Conclusion: Towards a Shared Living:
Architecture, beyond form and function, is a space that makes us feel. It is a choreography of movement, light, and texture that engages our senses and emotions. In our work, experience is not an addition to architecture, it is its substance. We design environments that communicate, shape how people move, how they meet, how they remember a place. Whether in the dense energy of a store or the calm of a home, these spaces come alive by being lived. This approach connects the scale of the room to that of the city. The same principles that guide the design of a plaza can guide the design of a living room or a stairwell. At External Reference, we think of architecture as a medium of connection, whether it be for an individual experience or a shared one. The physical merges with the digital, and form becomes narrative. In this sense, the boundary between the private and the collective is no longer a fixed one but shifts according to your encounters.

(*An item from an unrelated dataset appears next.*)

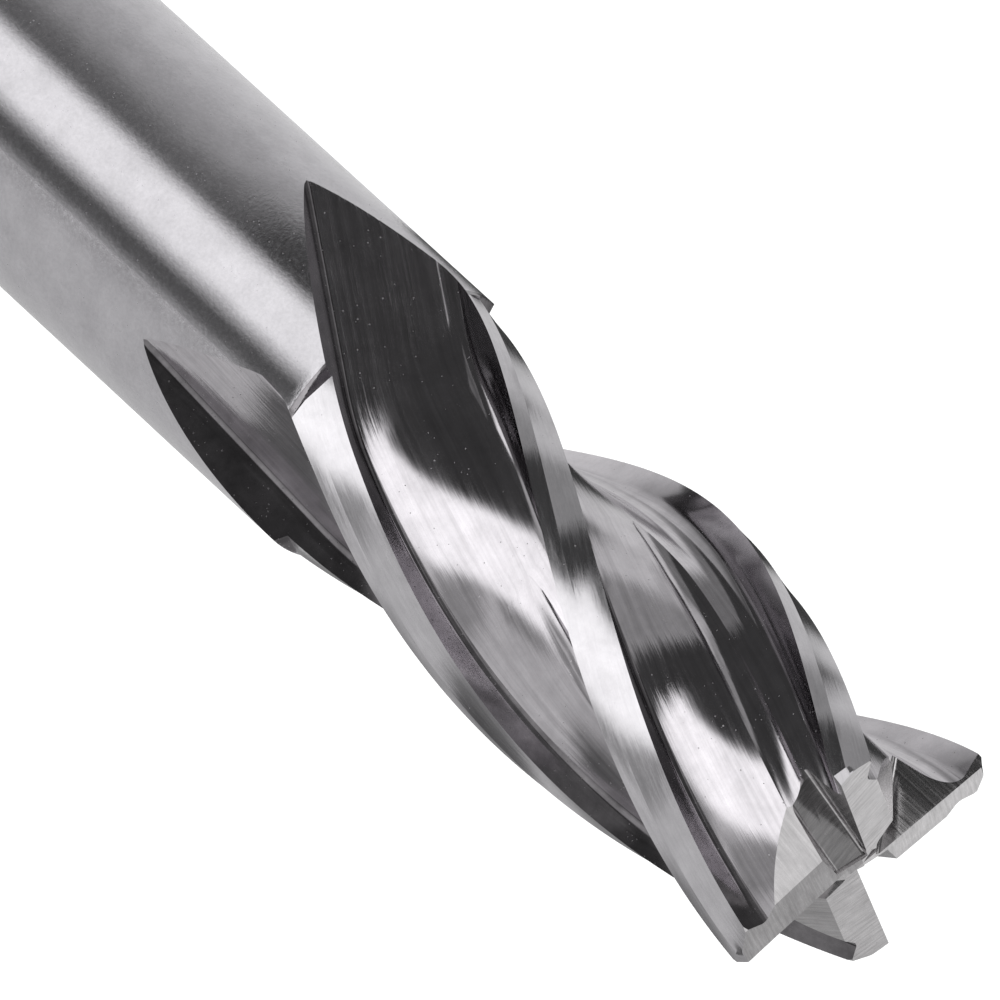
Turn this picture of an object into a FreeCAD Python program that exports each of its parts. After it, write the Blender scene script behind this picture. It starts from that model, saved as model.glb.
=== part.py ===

The architecture is a space of transitions where the home opens itself to the city; the city finds intimacy in its interiors.
I believe that the future of living depends on our capacity to design spaces that nurture both moments of solitude and spaces of community. Whether a store, a plaza, or a home, every space is an opportunity to build relationships between people, scales and realities. To live, in this sense, is not only to occupy space, but to share it. And in that shared act, the private becomes collective, and the city becomes a home.